→ **What this task involves**
Write every record out again exactly as given.

→ **Dataset extract**
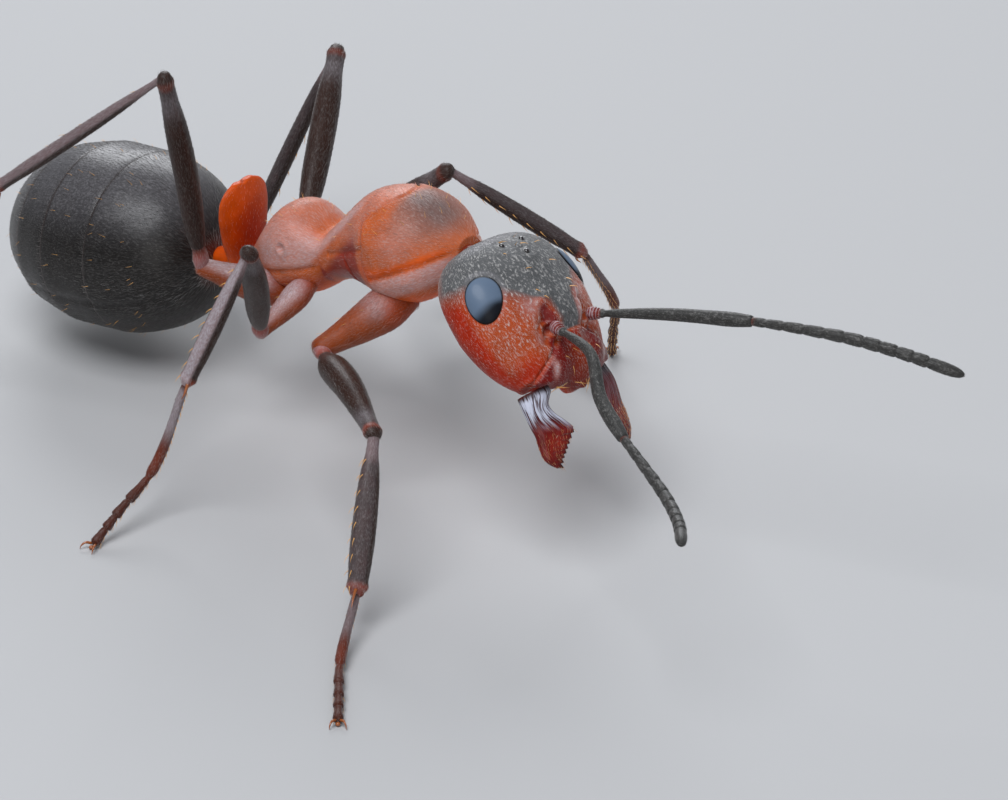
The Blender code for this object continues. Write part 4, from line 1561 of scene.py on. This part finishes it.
TIBIA_SHARE = {"1": 1.06, "2": 0.84, "3": 0.74}  # of the greatest radius that the user sets
FEMUR_BOW = {"1": 0.05, "2": 0.025, "3": 0.025}
MIDDLE_HIP_SHIFT = np.array((-0.18, 0.0, 0.04))


def leg_skins(name):
    """The skins of one leg, each with its segment's name and its grid."""
    hip, troch, knee, ankle, root, tip = leg_joints(name)
    pair = name[-1]
    femur, tibia = sizes().femur / MM, sizes().tibia / MM * TIBIA_SHARE[pair]
    plane = unit(np.cross(knee - troch, ankle - knee))
    if pair == "2":
        hip = hip + TRUNK_TURN @ MIDDLE_HIP_SHIFT
    bow = np.cross(plane, unit(knee - troch)) * FEMUR_BOW[pair]
    if bow[2] < 0:
        bow = -bow
    coxa = limb_skin(
        [hip, (hip + troch) / 2 - (0, 0, 0.015), troch], widened(COXA_WIDTHS, COXA_RADIUS[pair]),
        reference=plane, cap=0.06,
    )
    belly = FRONT_BELLY if pair == "1" else BELLY
    thigh = limb_skin(
        [troch, troch + 0.12 * (knee - troch), (troch + knee) / 2 + bow, knee],
        [*TROCHANTER, *widened(belly + KNEE_WIDTHS, femur)], reference=plane, cap=0.03, flat=0.86,
    )
    shin = limb_skin(
        [knee, knee + 0.06 * (ankle - knee), (knee + ankle) / 2 + bow * 0.3, ankle],
        widened(TIBIA_WIDTHS, tibia), reference=plane, cap=0.03, flat=0.80,
    )
    toes = toes_skin(ankle, root, tip)
    return (
        ("coxa", coxa, (50, 40)), ("femur", thigh, (90, 36)), ("tibia", shin, (90, 36)),
        ("tarsus", toes, (200, 24)),
    )


TOE_SHARES = (0.36, 0.24, 0.18, 0.22)  # of the four toe joints past the basitarsus
TOE_WIDTHS = ((0.0, 0.62), (0.05, 0.72), (0.4, 0.88), (0.82, 1.08), (0.93, 1.05), (0.975, 0.80))


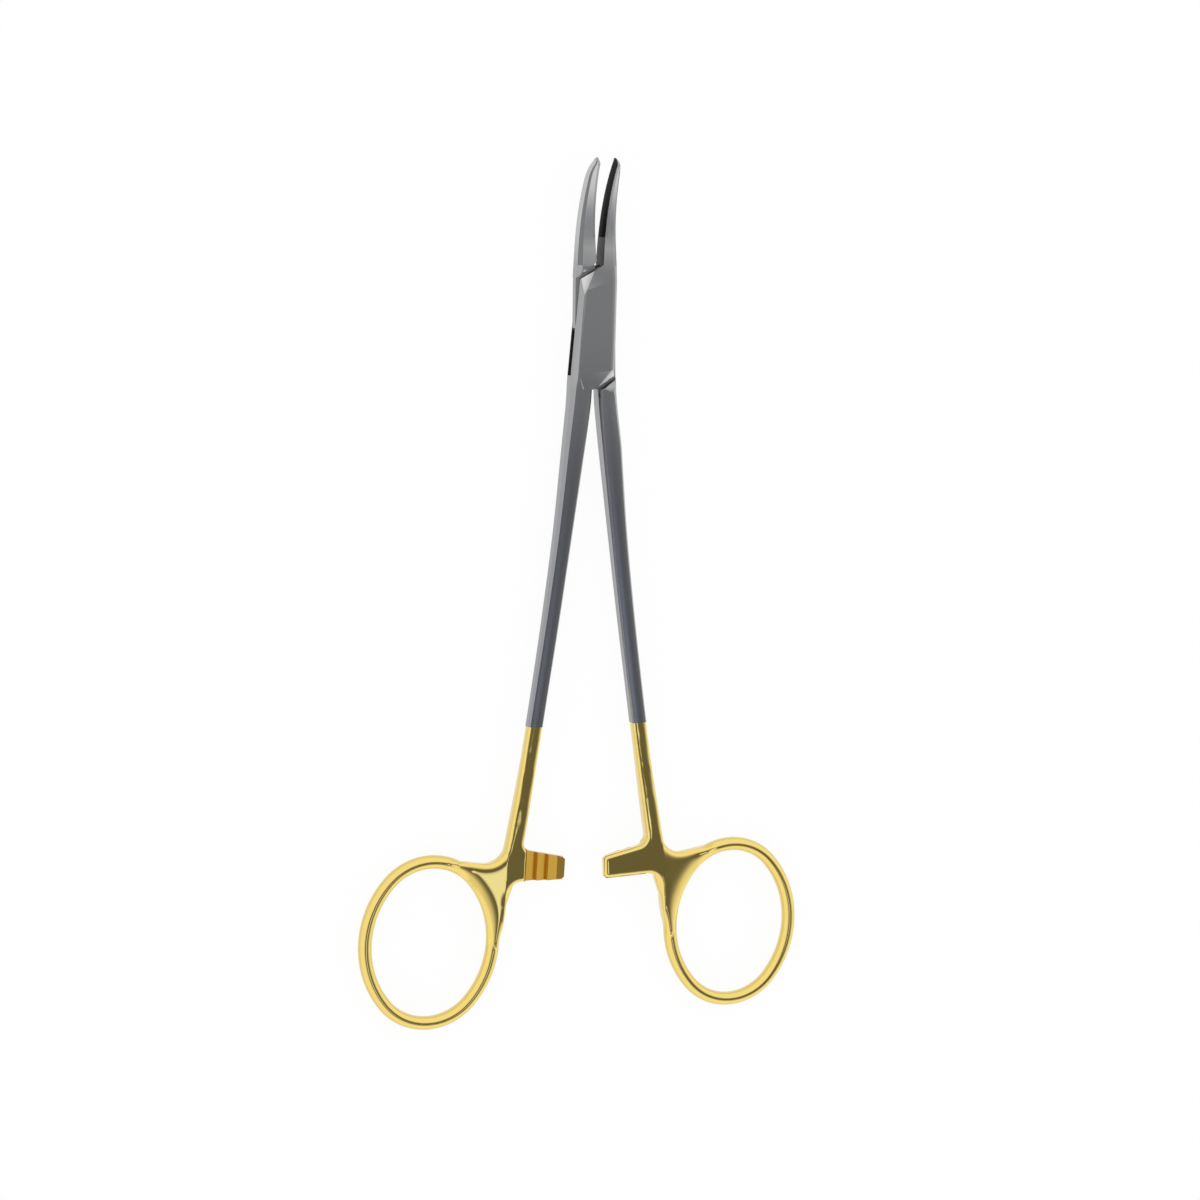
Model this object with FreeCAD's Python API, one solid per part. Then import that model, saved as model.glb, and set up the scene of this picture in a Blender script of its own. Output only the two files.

→ **Reply to the exercise**
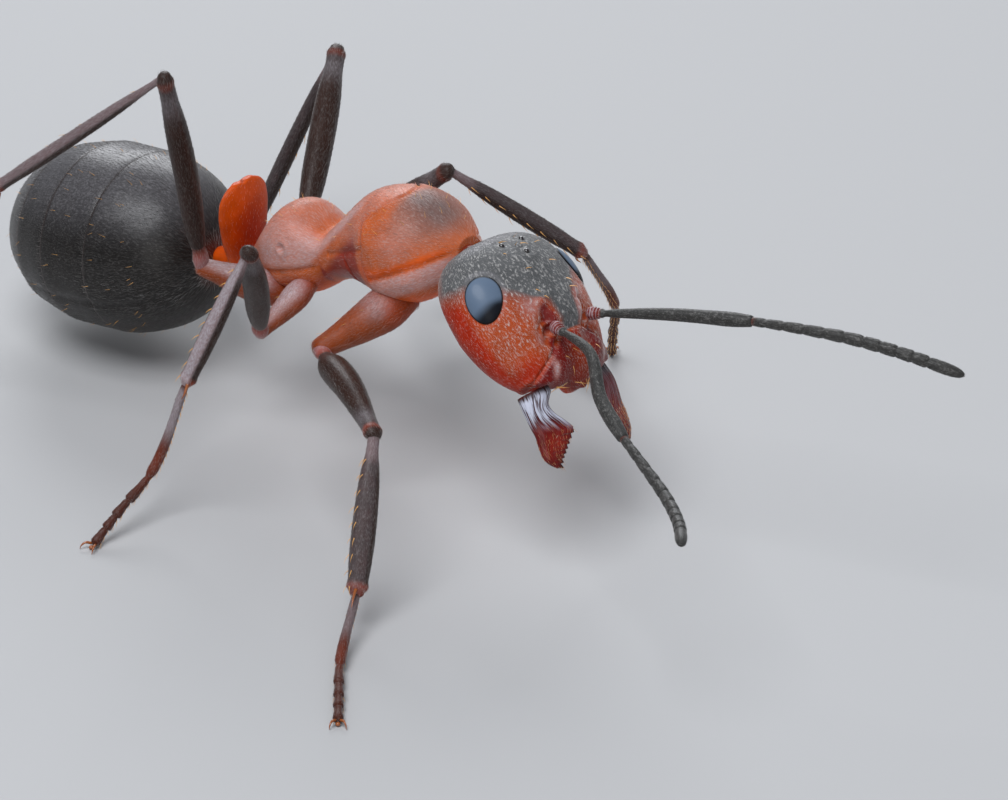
The Blender code for this object continues. Write part 4, from line 1561 of scene.py on. This part finishes it.
TIBIA_SHARE = {"1": 1.06, "2": 0.84, "3": 0.74}  # of the greatest radius that the user sets
FEMUR_BOW = {"1": 0.05, "2": 0.025, "3": 0.025}
MIDDLE_HIP_SHIFT = np.array((-0.18, 0.0, 0.04))


def leg_skins(name):
    """The skins of one leg, each with its segment's name and its grid."""
    hip, troch, knee, ankle, root, tip = leg_joints(name)
    pair = name[-1]
    femur, tibia = sizes().femur / MM, sizes().tibia / MM * TIBIA_SHARE[pair]
    plane = unit(np.cross(knee - troch, ankle - knee))
    if pair == "2":
        hip = hip + TRUNK_TURN @ MIDDLE_HIP_SHIFT
    bow = np.cross(plane, unit(knee - troch)) * FEMUR_BOW[pair]
    if bow[2] < 0:
        bow = -bow
    coxa = limb_skin(
        [hip, (hip + troch) / 2 - (0, 0, 0.015), troch], widened(COXA_WIDTHS, COXA_RADIUS[pair]),
        reference=plane, cap=0.06,
    )
    belly = FRONT_BELLY if pair == "1" else BELLY
    thigh = limb_skin(
        [troch, troch + 0.12 * (knee - troch), (troch + knee) / 2 + bow, knee],
        [*TROCHANTER, *widened(belly + KNEE_WIDTHS, femur)], reference=plane, cap=0.03, flat=0.86,
    )
    shin = limb_skin(
        [knee, knee + 0.06 * (ankle - knee), (knee + ankle) / 2 + bow * 0.3, ankle],
        widened(TIBIA_WIDTHS, tibia), reference=plane, cap=0.03, flat=0.80,
    )
    toes = toes_skin(ankle, root, tip)
    return (
        ("coxa", coxa, (50, 40)), ("femur", thigh, (90, 36)), ("tibia", shin, (90, 36)),
        ("tarsus", toes, (200, 24)),
    )


TOE_SHARES = (0.36, 0.24, 0.18, 0.22)  # of the four toe joints past the basitarsus
TOE_WIDTHS = ((0.0, 0.62), (0.05, 0.72), (0.4, 0.88), (0.82, 1.08), (0.93, 1.05), (0.975, 0.80))


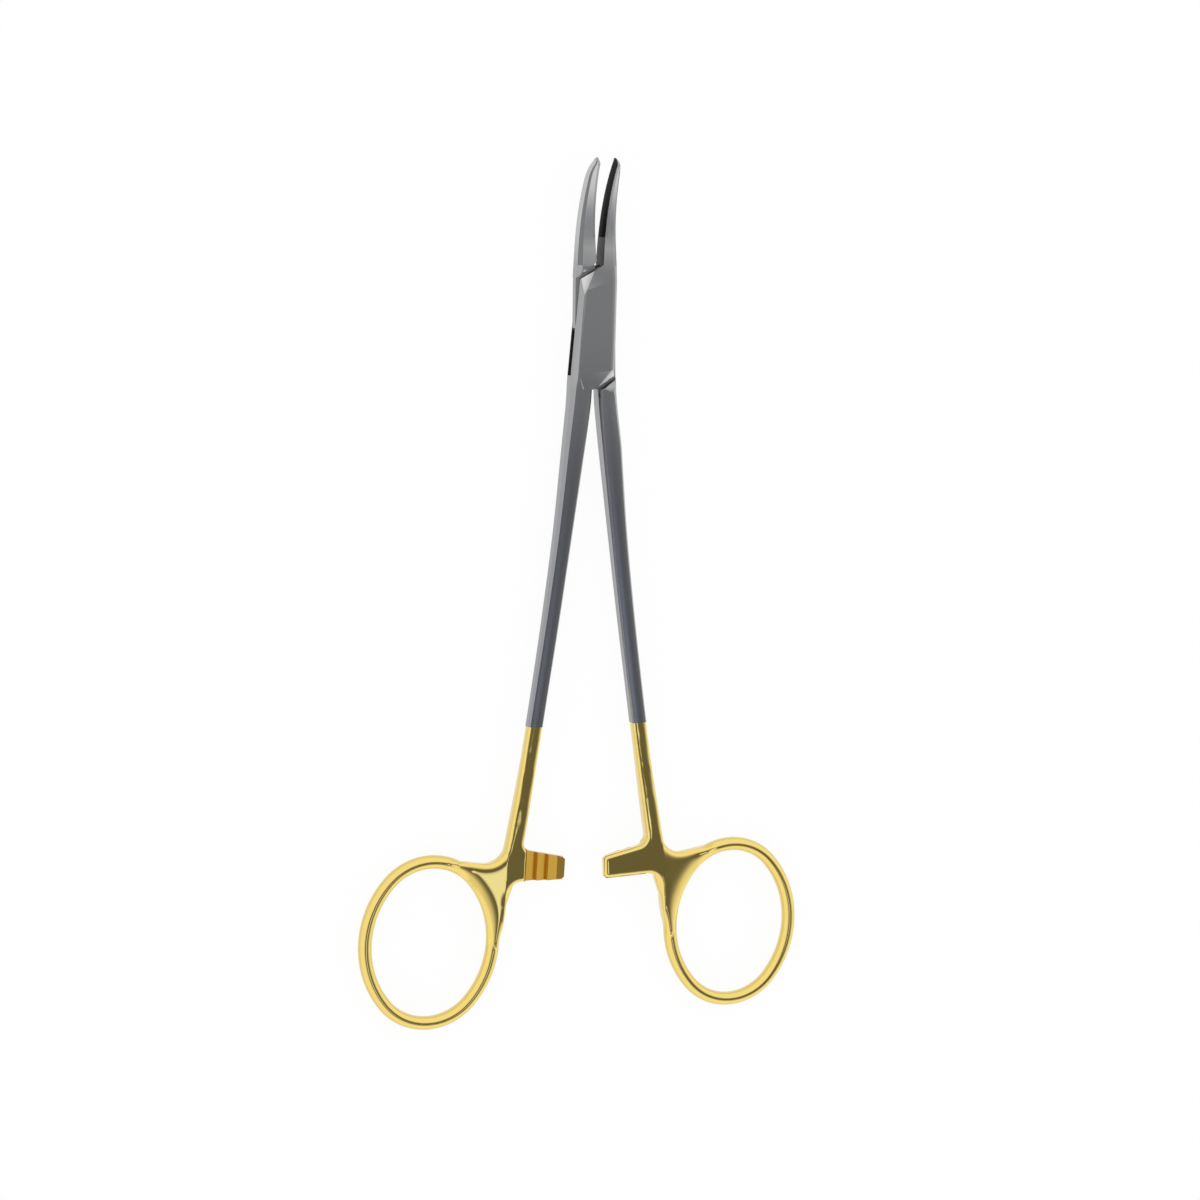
Model this object with FreeCAD's Python API, one solid per part. Then import that model, saved as model.glb, and set up the scene of this picture in a Blender script of its own. Output only the two files.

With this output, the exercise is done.